● **Task description**
Reproduce all of the data exactly.

● **Source data**
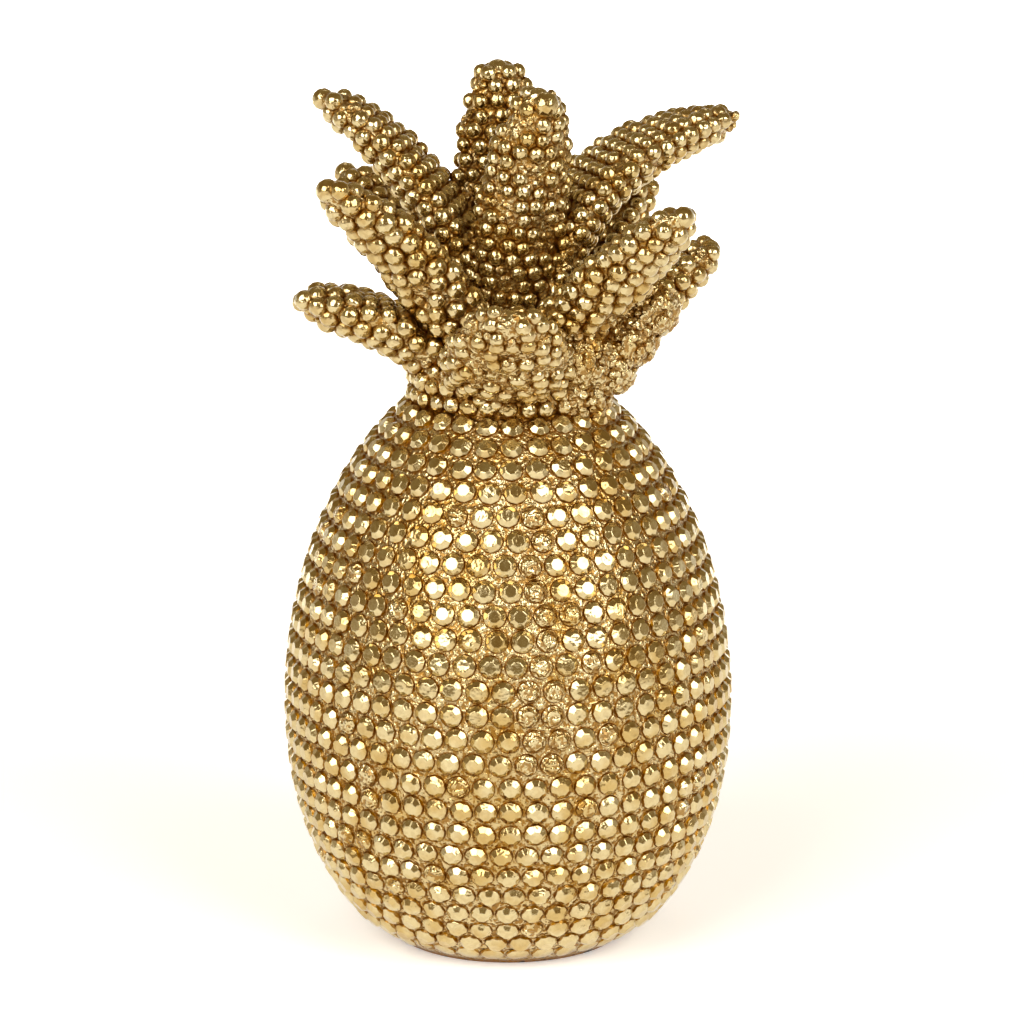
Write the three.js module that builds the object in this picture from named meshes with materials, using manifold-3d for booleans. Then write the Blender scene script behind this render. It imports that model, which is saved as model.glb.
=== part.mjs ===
// A pineapple ornament cast in one piece: an egg-shaped fruit covered in rows of round studs,
// on a small flat foot, with a crown of twelve thick leaves covered in beads.
// Millimetres, +Z up. The origin is the centre of the foot, and the front faces -Y.
import * as THREE from "three";
import Module from "manifold-3d";

const wasm = await Module();
wasm.setup();

// The fruit, measured over the skin that the studs stand on
const bellyRadius = 59.6;
const bellyHeight = 67;
const fruitHeight = 150;
const footRadius = 31.5;
const neckRadius = 25.5;
const footBand = 2.2; // plain band between the foot and the first row of studs
const upperOval = { power: 1.93, root: 1.87 }; // fullness of the fruit above its belly
const lowerOval = { power: 2.26, root: 2.1 }; // and below it

// Studs on the fruit
const studPitch = 6.75; // from stud to stud along a row
const rowPitch = 6.5; // from row to row along the skin
const studHeight = 1.9;

// The stem inside the crown, where the leaves grow from
const stemRadius = 25.5;
const stemHeight = 14;

// The crusty lump beside the neck on the right, where the mould held too much. centre and size
// are across, towards the back and up, and the centre's height is above the neck.
const lump = { centre: [18, -9, 6], size: [13.5, 14, 14], sides: 12, rings: 7 };

// Beads on the stem and the leaves
const beadPitch = 6.8;
const beadRowPitch = 6.2;
const beadHeight = 1.9;
const tipBeadRadius = 3.3;
const tipBeadSides = 6;
const leafTipBand = 1.2; // how far the rows of beads stay from the tip, in tip bead radii

// A leaf's section, measured over the skin that the beads stand on
const leafThickness = 10.5;
const leafTipSize = 3.5; // width and thickness that the skin tapers to
const leafRootShare = 0.62; // width at the root, as a share of the leaf's width
const leafWidestAt = 0.42; // share of the leaf's length
const widthTaper = { power: 1.9, root: 1.7 }; // how long it stays wide, and how blunt it ends
const thicknessTaper = { power: 3, root: 1.3 };
const leafHollow = 0.1; // how far the edges curl up, as a share of the width

// The leaves, tier by tier. azimuth is in degrees from the front, positive to the right.
// root and tip are [radius from the axis, height above the neck], bow is how far the middle
// stands below and outside the straight line between them, and sway is how far the tip swings
// sideways.
const leaves = {
  upperBack: { azimuth: 188, root: [7, 8], tip: [17, 90], bow: 4, sway: 0, width: 25 },
  upperFront: { azimuth: 20, root: [6, 8], tip: [19, 87], bow: 0, sway: 3, width: 25 },
  upperLeft: { azimuth: -100, root: [7, 8], tip: [53, 82], bow: -12, sway: 0, width: 24 },
  upperRight: { azimuth: 112, root: [7, 8], tip: [68, 72], bow: -19, sway: 0, width: 30 },
  middleFrontLeft: { azimuth: -52, root: [8, 3], tip: [62, 64], bow: -6, sway: 0, width: 25 },
  middleFrontRight: { azimuth: 52, root: [8, 3], tip: [60, 57], bow: -2, sway: 0, width: 25 },
  middleBackLeft: { azimuth: -125, root: [8, 3], tip: [57, 58], bow: -5, sway: 0, width: 25 },
  middleBackRight: { azimuth: 136, root: [8, 3], tip: [57, 56], bow: -4, sway: 0, width: 25 },
  lowerFront: { azimuth: 0, root: [9, 0], tip: [52, 34], bow: 3, sway: 0, width: 34 },
  lowerLeft: { azimuth: -82, root: [9, 0], tip: [59, 28], bow: -6, sway: 0, width: 27 },
  lowerRight: { azimuth: 96, root: [9, 0], tip: [57, 42], bow: 1, sway: 0, width: 28 },
  lowerBack: { azimuth: 184, root: [9, 0], tip: [54, 32], bow: 0, sway: 0, width: 29 },
};

const gold = new THREE.MeshStandardMaterial({ color: 0xc9a25a, metalness: 1, roughness: 0.3 });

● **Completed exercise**
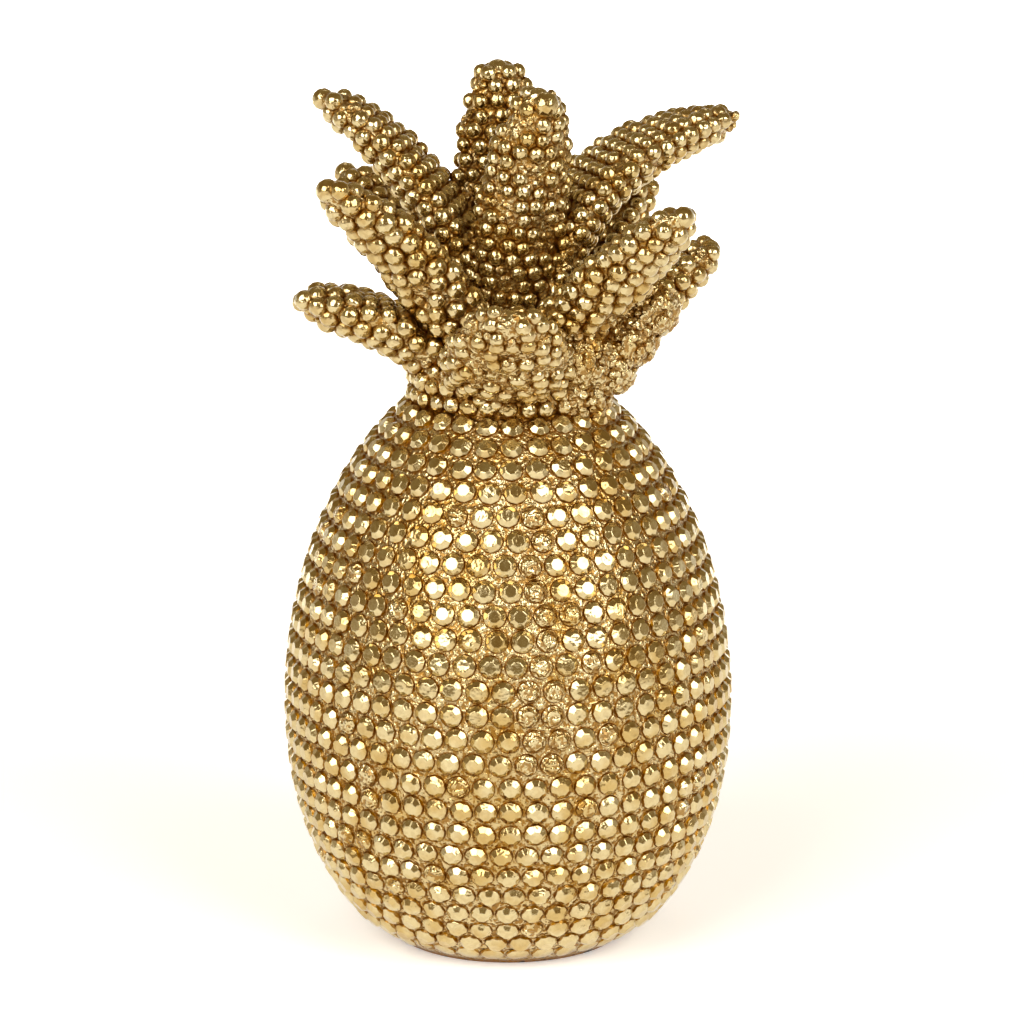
Write the three.js module that builds the object in this picture from named meshes with materials, using manifold-3d for booleans. Then write the Blender scene script behind this render. It imports that model, which is saved as model.glb.
=== part.mjs ===
// A pineapple ornament cast in one piece: an egg-shaped fruit covered in rows of round studs,
// on a small flat foot, with a crown of twelve thick leaves covered in beads.
// Millimetres, +Z up. The origin is the centre of the foot, and the front faces -Y.
import * as THREE from "three";
import Module from "manifold-3d";

const wasm = await Module();
wasm.setup();

// The fruit, measured over the skin that the studs stand on
const bellyRadius = 59.6;
const bellyHeight = 67;
const fruitHeight = 150;
const footRadius = 31.5;
const neckRadius = 25.5;
const footBand = 2.2; // plain band between the foot and the first row of studs
const upperOval = { power: 1.93, root: 1.87 }; // fullness of the fruit above its belly
const lowerOval = { power: 2.26, root: 2.1 }; // and below it

// Studs on the fruit
const studPitch = 6.75; // from stud to stud along a row
const rowPitch = 6.5; // from row to row along the skin
const studHeight = 1.9;

// The stem inside the crown, where the leaves grow from
const stemRadius = 25.5;
const stemHeight = 14;

// The crusty lump beside the neck on the right, where the mould held too much. centre and size
// are across, towards the back and up, and the centre's height is above the neck.
const lump = { centre: [18, -9, 6], size: [13.5, 14, 14], sides: 12, rings: 7 };

// Beads on the stem and the leaves
const beadPitch = 6.8;
const beadRowPitch = 6.2;
const beadHeight = 1.9;
const tipBeadRadius = 3.3;
const tipBeadSides = 6;
const leafTipBand = 1.2; // how far the rows of beads stay from the tip, in tip bead radii

// A leaf's section, measured over the skin that the beads stand on
const leafThickness = 10.5;
const leafTipSize = 3.5; // width and thickness that the skin tapers to
const leafRootShare = 0.62; // width at the root, as a share of the leaf's width
const leafWidestAt = 0.42; // share of the leaf's length
const widthTaper = { power: 1.9, root: 1.7 }; // how long it stays wide, and how blunt it ends
const thicknessTaper = { power: 3, root: 1.3 };
const leafHollow = 0.1; // how far the edges curl up, as a share of the width

// The leaves, tier by tier. azimuth is in degrees from the front, positive to the right.
// root and tip are [radius from the axis, height above the neck], bow is how far the middle
// stands below and outside the straight line between them, and sway is how far the tip swings
// sideways.
const leaves = {
  upperBack: { azimuth: 188, root: [7, 8], tip: [17, 90], bow: 4, sway: 0, width: 25 },
  upperFront: { azimuth: 20, root: [6, 8], tip: [19, 87], bow: 0, sway: 3, width: 25 },
  upperLeft: { azimuth: -100, root: [7, 8], tip: [53, 82], bow: -12, sway: 0, width: 24 },
  upperRight: { azimuth: 112, root: [7, 8], tip: [68, 72], bow: -19, sway: 0, width: 30 },
  middleFrontLeft: { azimuth: -52, root: [8, 3], tip: [62, 64], bow: -6, sway: 0, width: 25 },
  middleFrontRight: { azimuth: 52, root: [8, 3], tip: [60, 57], bow: -2, sway: 0, width: 25 },
  middleBackLeft: { azimuth: -125, root: [8, 3], tip: [57, 58], bow: -5, sway: 0, width: 25 },
  middleBackRight: { azimuth: 136, root: [8, 3], tip: [57, 56], bow: -4, sway: 0, width: 25 },
  lowerFront: { azimuth: 0, root: [9, 0], tip: [52, 34], bow: 3, sway: 0, width: 34 },
  lowerLeft: { azimuth: -82, root: [9, 0], tip: [59, 28], bow: -6, sway: 0, width: 27 },
  lowerRight: { azimuth: 96, root: [9, 0], tip: [57, 42], bow: 1, sway: 0, width: 28 },
  lowerBack: { azimuth: 184, root: [9, 0], tip: [54, 32], bow: 0, sway: 0, width: 29 },
};

const gold = new THREE.MeshStandardMaterial({ color: 0xc9a25a, metalness: 1, roughness: 0.3 });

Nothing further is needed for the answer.